A similar scenario had played out on June 11 right in the Presidential Villa when the First Lady, Aisha Buhari led her children, Zahra, Halima and Yusuf, and security details to the house of Mr. Sabiu Yusuf, the President’s nephew and personal assistant to place him in forced isolation. Gun shots were fired in the process leading to the latter fleeing for his life. Neither side admitted to firing the shots and all the Presidency said is that it has ordered an investigation which I am sure, like many others, will not see the light of day. What would have happened if passers-by had been hit by the bullets?
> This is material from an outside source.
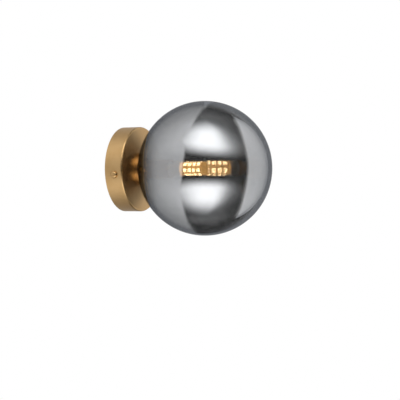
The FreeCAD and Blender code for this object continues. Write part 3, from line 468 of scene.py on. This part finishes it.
# %% [markdown]
# ## The windows of the chips
#
# Each chip is a pale package with a window of phosphor in its face: a nearly square patch with round
# corners that stands a little proud. One window is a cube, flattened, with the four edges through its
# thickness bevelled. The same mesh is then set along each flat of the lamp and turned round it.

# %% Turn a shape into a piece that rides on a body


def finish_piece(shape, name, material, body, smooth=False):
    """Turns a bmesh into an object that rides on a body and takes its finish from a slot."""
    mesh = bpy.data.meshes.new(name)
    shape.to_mesh(mesh)
    shape.free()
    for face in mesh.polygons:
        face.use_smooth = smooth
    mesh.materials.append(material)
    piece = bpy.data.objects.new(name, mesh)
    bpy.context.scene.collection.objects.link(piece)
    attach(piece, body)
    print(name, "has", len(mesh.polygons), "faces and rides on", body)


# %% Model the windows
LAMP_FLATS = 6
FIRST_FLAT = math.radians(17.5)
CHIPS_ON_A_FLAT = 4
CHIP_LENGTH = 0.0033
CHIP_FACE = 0.0068
WINDOW_THICKNESS = 0.00016
WINDOW_LENGTH = 0.0029
WINDOW_WIDTH = 0.0034
WINDOW_CORNER = 0.0006
WINDOW_SINK = 0.00002


def one_window():
    shape = bmesh.new()
    bmesh.ops.create_cube(shape, size=1.0)
    bmesh.ops.scale(shape, verts=shape.verts, vec=(WINDOW_THICKNESS, WINDOW_LENGTH, WINDOW_WIDTH))
    through = [e for e in shape.edges if abs(e.verts[0].co.x - e.verts[1].co.x) > WINDOW_THICKNESS / 2]
    bmesh.ops.bevel(
        shape,
        geom=through,
        offset=WINDOW_CORNER,
        segments=3,
        profile=0.5,
        affect="EDGES",
        material=-1,
    )
    mesh = bpy.data.meshes.new("one_window")
    shape.to_mesh(mesh)
    shape.free()
    return mesh


def make_chip_windows():
    low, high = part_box("lamp_chips")
    pitch = (high[1] - low[1] - CHIP_LENGTH) / (CHIPS_ON_A_FLAT - 1)
    out = CHIP_FACE + WINDOW_THICKNESS / 2 - WINDOW_SINK
    window = one_window()
    shape = bmesh.new()
    for flat in range(LAMP_FLATS):
        turn = Matrix.Rotation(-FIRST_FLAT - flat * math.tau / LAMP_FLATS, 4, "Y")
        for i in range(CHIPS_ON_A_FLAT):
            middle = low[1] + CHIP_LENGTH / 2 + i * pitch
            old = len(shape.verts)
            shape.from_mesh(window)
            shape.verts.ensure_lookup_table()
            place = turn @ Matrix.Translation((out, middle, 0))
            bmesh.ops.transform(shape, verts=shape.verts[old:], matrix=place)
    finish_piece(shape, "chip_windows", window_glow, "lamp")


make_chip_windows()

# %% [markdown]
# ## The sleeve's rolled lip
#
# A spun sleeve never ends in a raw edge: its mouth is rolled over, so that it doesn't cut whoever
# changes the lamp. A small circle is spun once round the light's axis to make the roll.

# %% Spin the lip
LIP_RADIUS = 0.0096
LIP_THICKNESS = 0.0005
SIDES_OF_THE_ROLL = 16
STEPS_ROUND_THE_LIP = 96


def make_sleeve_lip():
    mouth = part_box("holder_sleeve")[0][1]
    shape = bmesh.new()
    bmesh.ops.create_circle(shape, segments=SIDES_OF_THE_ROLL, radius=LIP_THICKNESS)
    bmesh.ops.translate(shape, verts=shape.verts, vec=(LIP_RADIUS, mouth, 0))
    bmesh.ops.spin(
        shape,
        geom=shape.verts[:] + shape.edges[:],
        cent=(0, 0, 0),
        axis=(0, 1, 0),
        angle=math.tau,
        steps=STEPS_ROUND_THE_LIP,
        use_merge=True,
    )
    bmesh.ops.remove_doubles(shape, verts=shape.verts, dist=1e-6)
    bmesh.ops.recalc_face_normals(shape, faces=shape.faces)
    finish_piece(shape, "sleeve_lip", satin_brass, "fixture", smooth=True)


make_sleeve_lip()

# %% [markdown]
# ## The studio
#
# The photograph's globe is a map of its studio. A point of the globe at a distance r from its middle
# shows what lies at twice the angle whose sine is r over the radius, away from the camera. Read that
# way, there is a white wall behind the light, one soft box above the camera and one below it, and a
# pale panel to the right. A dimmer wall closes the side away from the camera, a little light comes from
# straight above and below, and all else is dark.
#
# Each shape is a few lines of maths on a direction. Its compass angle from the camera is `turn`, more to
# the right, and its height over the camera's level is `rise`, both in degrees.

# %% Name the studio's directions
CAMERA_TURN = math.radians(-64.74)
TO_CAMERA = Vector((math.sin(CAMERA_TURN), -math.cos(CAMERA_TURN), 0.0))
TO_RIGHT = Vector((math.cos(CAMERA_TURN), math.sin(CAMERA_TURN), 0.0))
UP = Vector((0.0, 0.0, 1.0))
DEGREES = 180 / math.pi


def studio_direction(right_degrees, up_degrees):
    """A direction so many degrees to the right of the camera's own and above it."""
    right, up = math.radians(right_degrees), math.radians(up_degrees)
    level = TO_CAMERA * math.cos(right) + TO_RIGHT * math.sin(right)
    return level * math.cos(up) + UP * math.sin(up)


def along(maker, direction, fixed):
    """How far a direction points along a fixed one: 1 for the same way, 0 for square to it."""
    return maker.measure("DOT_PRODUCT", direction, tuple(fixed))


print("the camera lies towards", tuple(round(v, 3) for v in TO_CAMERA))

# %% [markdown]
# Both walls are round patches with a soft edge. A round patch needs only the angle from its middle, and a
# dot product gives the cosine of that. The wall behind the light isn't even: its near side is brighter,
# painted light from the boxes, and it is darker along the light's level, painted shade of the light
# itself.

# %% Shape the walls
WALL_MIDDLE = studio_direction(-111.0, 6.5)
WALL_EDGE = (0.27, 0.34)
WALL_SHADE = studio_direction(-145.0, 0.0)
WALL_SHADE_EDGE = (0.55, 1.0)
FAR_WALL_MIDDLE = studio_direction(162.0, 5.7)
FAR_WALL_EDGE = (0.69, 0.85)
FAR_WALL_LIGHT = 0.57


def wall_board(maker, direction, turn, off_level):
    """The white wall behind the light. Its near side is brightest, painted light from the boxes beside
    it.
    Along the light's own level it is dimmer, most of all on its far side: painted shade of the light
    itself."""
    inside = along(maker, direction, WALL_MIDDLE).step(*WALL_EDGE)
    light = turn.step(-160.0, -57.0) ** 2 * 0.43 + 0.53
    # painted shade: the light's own shadow on the wall along its level, darkest on the far side
    level_shade = (1 - off_level.step(4.0, 40.0)) * turn.step(-130.0, -60.0) * 0.27
    shade = along(maker, direction, WALL_SHADE).step(*WALL_SHADE_EDGE)
    shade = shade * (1 - off_level.step(4.0, 32.0)) * 0.59
    return inside * light * (1 - level_shade) * (1 - shade)


def far_wall(maker, direction):
    """The dimmer wall on the side away from the camera."""
    return along(maker, direction, FAR_WALL_MIDDLE).step(*FAR_WALL_EDGE) * FAR_WALL_LIGHT


print("walls shaped")

# %% [markdown]
# The two soft boxes are alike, one above the camera's level and one below it, so one function makes
# both. They are the brightest things in the studio, over twice as bright as the wall. The panel is an
# oval with full corners, the curve that a power between 2 and 4 gives, cut off straight on its far side.

# %% Shape the boxes and the panel
UPPER_BOX = {
    "light": 2.30, "width": 46.0, "power": 4.7, "near": (16.0, 41.0), "slant": -0.1, "far": (57.6, 94.7)
}
LOWER_BOX = {
    "light": 2.25, "width": 40.7, "power": 5.2, "near": (15.5, 37.0), "slant": 0.0, "far": (48.7, 93.2)
}
BOX_LEFT_FADE = (-100.0, -1.5)
PANEL_MIDDLE = (145.0, 1.8)
PANEL_REACH = (66.0, 50.0)
PANEL_POWER = 2.9
PANEL_EDGE = (0.92, 1.08)
PANEL_CUT = (134.5, 138.5)


def soft_box(turn, off, light, width, power, near, slant, far):
    """A large soft box. `off` is a direction's height off the camera's level, on the box's side. The
    box starts between the two angles `near`, `slant` degrees further off for each degree to the
    right, and ends between the angles `far`. It fades slowly to the left, and to the right it has a
    soft shoulder at `width` degrees."""
    left = turn.step(*BOX_LEFT_FADE)
    right = 1 / (1 + (turn.at_least(0.0) / width) ** power)
    return left * right * (off - turn * slant).step(*near) * (1 - off.step(*far)) * light


def side_panel(turn, rise, off_level):
    """The pale panel on the right, a little brighter to its top and bottom."""
    across = ((turn - PANEL_MIDDLE[0]) / PANEL_REACH[0]).size() ** PANEL_POWER
    above = ((rise - PANEL_MIDDLE[1]) / PANEL_REACH[1]).size() ** PANEL_POWER
    inside = (1 - (across + above).step(*PANEL_EDGE)) * (1 - turn.step(*PANEL_CUT))
    return inside * (off_level * 0.003 + 0.88)


print("boxes and panel shaped")

# %% [markdown]
# The world shows this studio to glossy rays, which are the ones that leave a mirror or satin metal. It
# is white to the camera, as the backdrop of a catalogue picture, and an even soft light for everything
# else. Where two shapes overlap, the brighter one shows.

# %% Build the world as the studio
EVEN_LIGHT = 0.75
STEEP_LIGHT = 0.165
STEEP = (50.0, 90.0)


def make_world():
    world = bpy.data.worlds.new("studio")
    world.use_nodes = True
    bpy.context.scene.world = world
    maker = NodeMaker(world.node_tree)
    direction = maker.node("ShaderNodeTexCoord", output="Generated")
    side = along(maker, direction, TO_RIGHT)
    front = along(maker, direction, TO_CAMERA)
    turn = side.math("ARCTAN2", front) * DEGREES
    rise = along(maker, direction, UP).math("ARCSINE") * DEGREES
    off_level = rise.size()
    light = wall_board(maker, direction, turn, off_level)
    light = light.at_least(far_wall(maker, direction))
    light = light.at_least(soft_box(turn, rise, **UPPER_BOX))
    light = light.at_least(soft_box(turn, -rise, **LOWER_BOX))
    light = light.at_least(side_panel(turn, rise, off_level))
    light = light + off_level.step(*STEEP) * STEEP_LIGHT
    path = maker.node("ShaderNodeLightPath").socket.node
    camera = Value(maker, path.outputs["Is Camera Ray"])
    glossy = Value(maker, path.outputs["Is Glossy Ray"])
    unseen = glossy * light + (1 - glossy) * EVEN_LIGHT
    strength = camera + (1 - camera) * unseen
    shown = maker.node("ShaderNodeBackground", None, {"Color": (1, 1, 1, 1), "Strength": strength})
    maker.node("ShaderNodeOutputWorld", None, {"Surface": shown})


make_world()
print("studio world ready")

# %% [markdown]
# The floor is far below the light, as under a light on a wall. It fades out before its edge, so no
# corner of it shows in any view.

# %% Add the floor
FLOOR_MIDDLE = (0.0, -0.1, -0.62)
FLOOR_HALF_WIDTH = 1.1
FLOOR_FADE = (0.25, 1.05)
FLOOR_GREY = (0.86, 0.86, 0.86, 1.0)


def make_floor():
    mesh = bpy.data.meshes.new("floor")
    grid = bmesh.new()
    bmesh.ops.create_grid(grid, x_segments=1, y_segments=1, size=FLOOR_HALF_WIDTH)
    bmesh.ops.translate(grid, verts=grid.verts, vec=FLOOR_MIDDLE)
    grid.to_mesh(mesh)
    grid.free()
    floor = bpy.data.objects.new("floor", mesh)
    bpy.context.scene.collection.objects.link(floor)
    material, maker, shader = surface("pale_floor", Roughness=0.8, Base_Color=FLOOR_GREY)
    from_middle = maker.measure("DISTANCE", maker.place(), FLOOR_MIDDLE)
    feed(maker, shader, Alpha=1 - from_middle.step(*FLOOR_FADE))
    mesh.materials.append(material)
    floor.visible_glossy = False


make_floor()
print("the floor fades out", FLOOR_FADE[1], "m from its middle")

# %% [markdown]
# Two soft lamps give the parts that aren't metal a light side and a dark side. Mirrors don't show them,
# because the world already holds every shape that a mirror should.

# %% Add the soft lamps
LAMP_TARGET = (0.0, -0.08, 0.0)


def add_area(name, place, size, power):
    lamp = bpy.data.lights.new(name, "AREA")
    lamp.shape = "DISK"
    lamp.size = size
    lamp.energy = power
    holder = bpy.data.objects.new(name, lamp)
    holder.location = place
    aim = Vector(LAMP_TARGET) - Vector(place)
    holder.rotation_euler = aim.to_track_quat("-Z", "Y").to_euler()
    holder.visible_camera = False
    holder.visible_glossy = False
    bpy.context.scene.collection.objects.link(holder)
    print(name, "is", round(aim.length, 2), "m away")


add_area("key_lamp", (-0.9, -1.0, 1.1), size=0.9, power=9.0)
add_area("fill_lamp", (1.0, -0.6, 0.4), size=1.2, power=4.0)

# %% [markdown]
# ## The camera
#
# The camera stands 1.2 m from the globe, level, and its lens is long. The globe sits a little above and
# to the right of the middle of the frame, so the camera is a little lower and to the left of it, and
# needs no shift.

# %% Place the camera
CAMERA_DISTANCE = 1.2
CAMERA_TO_LEFT = 0.0052
CAMERA_BELOW = 0.0329
SENSOR_MM = 36.0
FOCAL_PIXELS = 1153.5
PICTURE_PIXELS = 400.0


def place_camera():
    lens = bpy.data.cameras.new("camera")
    lens.sensor_width = SENSOR_MM
    lens.lens = FOCAL_PIXELS * SENSOR_MM / PICTURE_PIXELS
    lens.clip_start = 0.05
    eye = Vector(GLOBE_MIDDLE) + TO_CAMERA * CAMERA_DISTANCE
    eye = eye - TO_RIGHT * CAMERA_TO_LEFT - UP * CAMERA_BELOW
    camera = bpy.data.objects.new("camera", lens)
    camera.location = eye
    camera.rotation_euler = (-TO_CAMERA).to_track_quat("-Z", "Y").to_euler()
    bpy.context.scene.collection.objects.link(camera)
    bpy.context.scene.camera = camera
    print("camera at", tuple(round(v, 4) for v in eye))


place_camera()

# %% [markdown]
# ## Finish
#
# The view transform is Standard, so a colour shows as it was written.

# %% Set the view transform
bpy.context.scene.view_settings.view_transform = "Standard"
Within minutes of his abduction, Magu’s media trial was in full swing. The secret memo of Attorney General and Minister of Justice, Abubakar Malami, had been leaked to the press and Magu’s humilation, made public. In the days following, allegations of Magu’s criminality including the looting of recovered funds, accumulation of property through fraudulent means, alleged liaison with a well-known fraudster, were systematically fed to the press.

With a successful media trial spiced with juicy stories and gossips, Magu has been convicted in the court of public opinion; he is like a sacrificial lamb dragged before the altar for slaughter. All the talk about Magu being assured of justice because the Presidential Panel is chaired by the respected Justice Ayo Salami, former President of the Court of Appeal, amounts to nothing because the foundation is faulty. His chances of being declared innocent and restored to his former position is no higher than a cockroach proving its innocence in a gathering of fowls.
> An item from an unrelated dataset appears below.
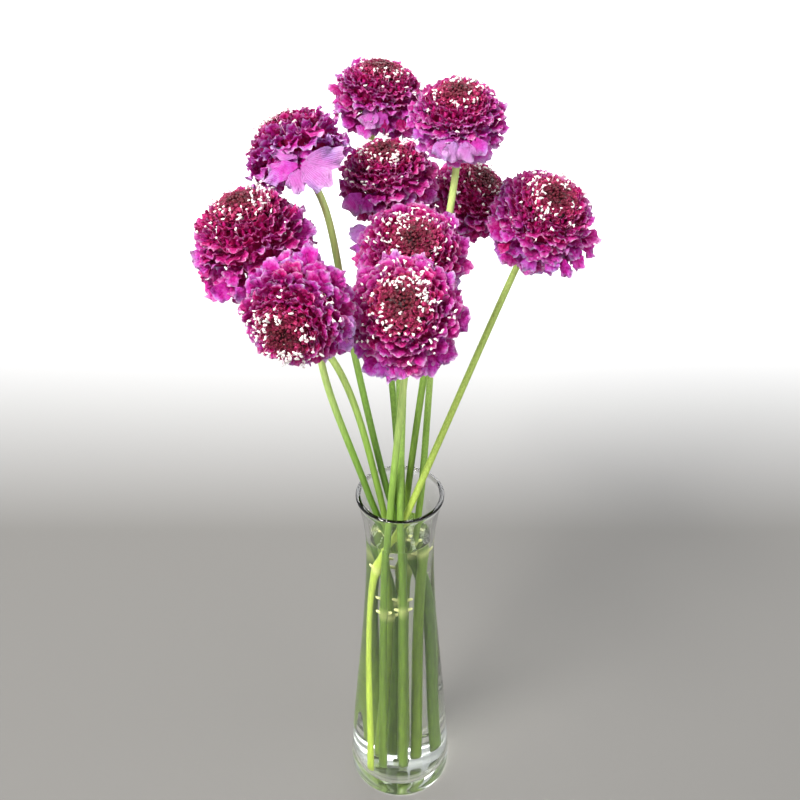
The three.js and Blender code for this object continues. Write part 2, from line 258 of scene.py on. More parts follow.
def tube(path, radii, sides, fluting=None):
    """A closed tube along a path. Returns its points, quads, caps and each point's way along it
    (0..1). fluting gives a factor on the radius at an angle."""
    path = np.asarray(path, float)
    rows = len(path)
    ahead = unit(np.gradient(path, axis=0))
    side = np.empty_like(ahead)
    side[0] = unit(np.cross(ahead[0], (0.3, 1.0, 0.2)))
    for i in range(1, rows):
        flat = side[i - 1] - ahead[i] * side[i - 1].dot(ahead[i])
        side[i] = flat / np.linalg.norm(flat)
    across = np.cross(ahead, side)
    angle = np.arange(sides) * 2 * math.pi / sides
    radius = np.broadcast_to(np.asarray(radii, float).reshape(-1, 1), (rows, sides)).copy()
    if fluting is not None:
        radius *= fluting(angle)[None, :]
    ring = (side[:, None] * np.cos(angle)[None, :, None]
            + across[:, None] * np.sin(angle)[None, :, None])
    points = (path[:, None] + ring * radius[..., None]).reshape(-1, 3)
    points = np.concatenate([points, path[:1], path[-1:]])
    along = np.concatenate([np.repeat(np.linspace(0, 1, rows), sides), [0, 1]])
    caps = end_caps(rows * sides, rows * sides + 1, (rows - 1) * sides, sides)
    return points, grid_faces(rows, sides, wrap=True), caps, along


def lathe(profile, sides):
    """A closed solid of revolution from (radius, height) points that start and end on the axis.
    Returns its points, quads and caps."""
    profile = np.asarray(profile, float)
    inner = profile[1:-1]
    rows = len(inner)
    angle = np.arange(sides) * 2 * math.pi / sides
    points = np.stack([
        inner[:, 0][:, None] * np.cos(angle)[None], inner[:, 0][:, None] * np.sin(angle)[None],
        np.broadcast_to(inner[:, 1][:, None], (rows, sides)),
    ], -1).reshape(-1, 3)
    points = np.concatenate([points, [[0, 0, profile[0, 1]], [0, 0, profile[-1, 1]]]])
    caps = end_caps(rows * sides, rows * sides + 1, (rows - 1) * sides, sides)
    return points, grid_faces(rows, sides, wrap=True), caps


def smooth_curve(points, steps, fine=40):
    """A centripetal Catmull-Rom curve through points, as the frame's stems are, evenly spaced."""
    p = np.asarray(points, float)
    p = np.concatenate([[2 * p[0] - p[1]], p, [2 * p[-1] - p[-2]]])
    out = []
    for i in range(1, len(p) - 2):
        p0, p1, p2, p3 = p[i - 1], p[i], p[i + 1], p[i + 2]
        t0 = 0.0
        t1 = t0 + np.linalg.norm(p1 - p0) ** 0.5
        t2 = t1 + np.linalg.norm(p2 - p1) ** 0.5
        t3 = t2 + np.linalg.norm(p3 - p2) ** 0.5
        t = np.linspace(t1, t2, fine, endpoint=i == len(p) - 3)[:, None]
        a1 = (t1 - t) / (t1 - t0) * p0 + (t - t0) / (t1 - t0) * p1
        a2 = (t2 - t) / (t2 - t1) * p1 + (t - t1) / (t2 - t1) * p2
        a3 = (t3 - t) / (t3 - t2) * p2 + (t - t2) / (t3 - t2) * p3
        b1 = (t2 - t) / (t2 - t0) * a1 + (t - t0) / (t2 - t0) * a2
        b2 = (t3 - t) / (t3 - t1) * a2 + (t - t1) / (t3 - t1) * a3
        out.append((t2 - t) / (t2 - t1) * b1 + (t - t1) / (t2 - t1) * b2)
    line = np.concatenate(out)
    far = np.concatenate([[0], np.cumsum(np.linalg.norm(np.diff(line, axis=0), axis=1))])
    want = np.linspace(0, far[-1], steps)
    return np.stack([np.interp(want, far, line[:, k]) for k in range(3)], -1)


# -------------------------------- materials


class Graph:
    """Short ways to add nodes to a material or the world. A value is a socket, a number or a
    colour, and each call returns the new node's output."""

    def __init__(self, owner):
        owner.use_nodes = True
        self.owner = owner
        self.nodes, self.links = owner.node_tree.nodes, owner.node_tree.links

    def feed(self, socket, value):
        if isinstance(value, (int, float)):
            socket.default_value = value
        elif isinstance(value, tuple):
            socket.default_value = (*value, 1)
        else:
            self.links.new(value, socket)

    def math(self, kind, *values):
        node = self.nodes.new("ShaderNodeMath")
        node.operation = kind
        for socket, value in zip(node.inputs, values):
            self.feed(socket, value)
        return node.outputs[0]

    def mix(self, kind, factor, a, b):
        node = self.nodes.new("ShaderNodeMix")
        node.data_type = "RGBA"
        node.blend_type = kind
        for index, value in ((0, factor), (6, a), (7, b)):
            self.feed(node.inputs[index], value)
        return node.outputs[2]

    def ramp(self, factor, stops):
        node = self.nodes.new("ShaderNodeValToRGB")
        band = node.color_ramp
        while len(band.elements) < len(stops):
            band.elements.new(0.5)
        for element, (place, colour) in zip(band.elements, stops):
            element.position = place
            element.color = (*colour, 1)
        self.links.new(factor, node.inputs["Fac"])
        return node.outputs["Color"]

    def place(self, space="Object"):
        return self.nodes.new("ShaderNodeTexCoord").outputs[space]

    def noise(self, scale, detail=3.0, rough=0.5, stretch=None):
        """Noise in the object's own space, or in that space scaled by stretch."""
        place = self.place()
        if stretch:
            mapping = self.nodes.new("ShaderNodeMapping")
            mapping.inputs["Scale"].default_value = stretch
            self.links.new(place, mapping.inputs["Vector"])
            place = mapping.outputs[0]
        node = self.nodes.new("ShaderNodeTexNoise")
        node.inputs["Scale"].default_value = scale
        node.inputs["Detail"].default_value = detail
        node.inputs["Roughness"].default_value = rough
        self.links.new(place, node.inputs["Vector"])
        return node.outputs["Fac"]

    def split(self, vector):
        node = self.nodes.new("ShaderNodeSeparateXYZ")
        self.links.new(vector, node.inputs[0])
        return node.outputs

    def marks(self):
        """The x, y and z of the vector that each point carries."""
        node = self.nodes.new("ShaderNodeAttribute")
        node.attribute_name = "mark"
        return self.split(node.outputs["Vector"])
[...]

In the first place, no serious government would have appointed Magu to such high office given the fact that five years before his appointment, the Police Service Commission had placed him on 20 months forced leave without pay and indicted him for theft of public documents and unprofessionalism, and subsequently handed him a severe reprimand. Secondly, given the seriousness of the 2016 report on Magu by the Department of State Services, DSS, which contains pretty much the allegations being made against him today, the Buhari government had no business retaining him for another four years. Thirdly with the Buhari Government twice presenting Magu for confirmation by the Senate, and the latter rejecting him on both occasions, the administration had no business forcing him on the country. Now, having run the Magu numbers for half a decade, rather than apologise to Nigerians, the Buhari government pretends to have just realised that it is all a racket.

Following the Senate refusal to confirm Magu, I distilled three broad positions by the three main institutions involved. For the secret services, Magu is a rotten egg unfit to wear the police uniform or hold any public office. Its message is that Magu is no different from the crooked persons he is being asked to bring to book; that in fixing or changing your locks, you do not hire a graduate from the School of Burglary and Related Studies.

As for the Senate, confirming Magu as the EFCC Chairman is like asking a cat to keep watch over fried fish or a dog to guard a bone. The Presidency made no attempts to publicly defend its nominee, it simply insisted that Magu must remain the EFCC boss. Its body language suggested that it takes a thief to catch a thief; Magu is the best man for the job.

So for five years, the Buhari government that advertises itself as an anti-corruption administration, proudly used the intellectually-challenged Magu as the poster boy of its corruption fight. It appears its anger is that Magu is running a racket of his own within the larger runs entrusted to him.

The move against Magu bears all the trappings of a mafia family getting fed up with a burnt enforcer and showing him who is the boss. Simultaneously, it was sending a message to people outside the group that if a member of the family can be so savagely attacked, worse can be done to outsiders; if chickens can eat the intestines of other chickens what can they not do to the entrails of the cockroach?

Magu was a serial violator of fundamental human rights and many Nigerians think he deserves the treatment being meted out to him. But I do not think we should descend to his level even if a fundamental principle of the Buhari government as enunciated by Malami, its Minister of Justice is that: “The rule of law must be subject to the supremacy of the nation’s security and national interest.” In other words that the fundamental human rights of the Nigerian are subject to the government’s nebulous definition of ‘national security and national interest.’ This is an elegant way of dressing up fascism.

In defending Magu’s fundamental human rights to fair hearing, to bail or prosecution within 48 hours and presumption of innocence unless found guilty by a competent court, we are also defending our fundamental rights. If tomorrow the rights of Malami or Salami are similarly trampled upon, we have a duty as Nigerians to also come to their rescue.

We must not allow the low standards of the Buhari administration to define us as a people. Like all good things, the Buhari administration shall come to pass, but Nigeria will remain.